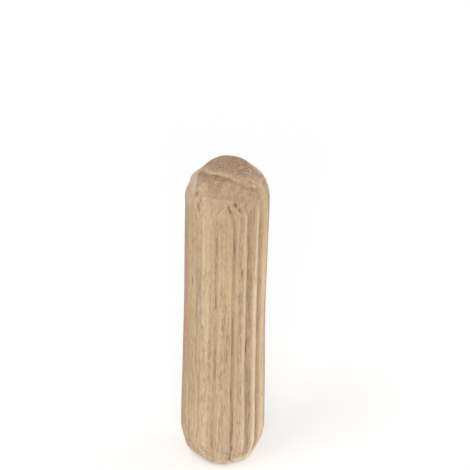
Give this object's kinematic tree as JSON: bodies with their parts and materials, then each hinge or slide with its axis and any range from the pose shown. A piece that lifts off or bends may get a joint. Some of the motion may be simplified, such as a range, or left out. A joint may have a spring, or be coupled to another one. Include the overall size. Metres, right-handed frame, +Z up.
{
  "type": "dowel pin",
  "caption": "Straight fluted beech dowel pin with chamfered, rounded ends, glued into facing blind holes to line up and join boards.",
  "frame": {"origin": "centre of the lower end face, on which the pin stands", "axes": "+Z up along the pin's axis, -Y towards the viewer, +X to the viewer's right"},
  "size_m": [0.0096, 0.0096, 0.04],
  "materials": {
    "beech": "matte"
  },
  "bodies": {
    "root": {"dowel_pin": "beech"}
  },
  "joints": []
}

☆ ☆ ☆ ☆

→ Stated task
Every line above should be written out again exactly as it stands.

→ Solved problem
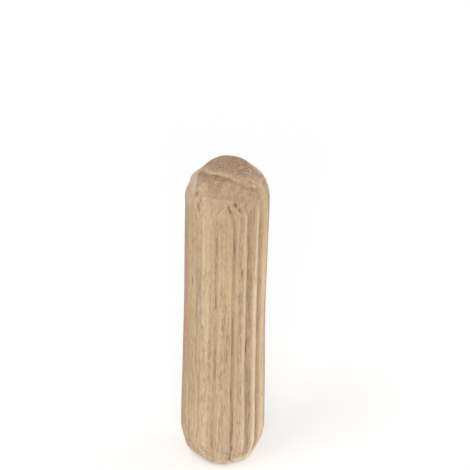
Give this object's kinematic tree as JSON: bodies with their parts and materials, then each hinge or slide with its axis and any range from the pose shown. A piece that lifts off or bends may get a joint. Some of the motion may be simplified, such as a range, or left out. A joint may have a spring, or be coupled to another one. Include the overall size. Metres, right-handed frame, +Z up.
{
  "type": "dowel pin",
  "caption": "Straight fluted beech dowel pin with chamfered, rounded ends, glued into facing blind holes to line up and join boards.",
  "frame": {"origin": "centre of the lower end face, on which the pin stands", "axes": "+Z up along the pin's axis, -Y towards the viewer, +X to the viewer's right"},
  "size_m": [0.0096, 0.0096, 0.04],
  "materials": {
    "beech": "matte"
  },
  "bodies": {
    "root": {"dowel_pin": "beech"}
  },
  "joints": []
}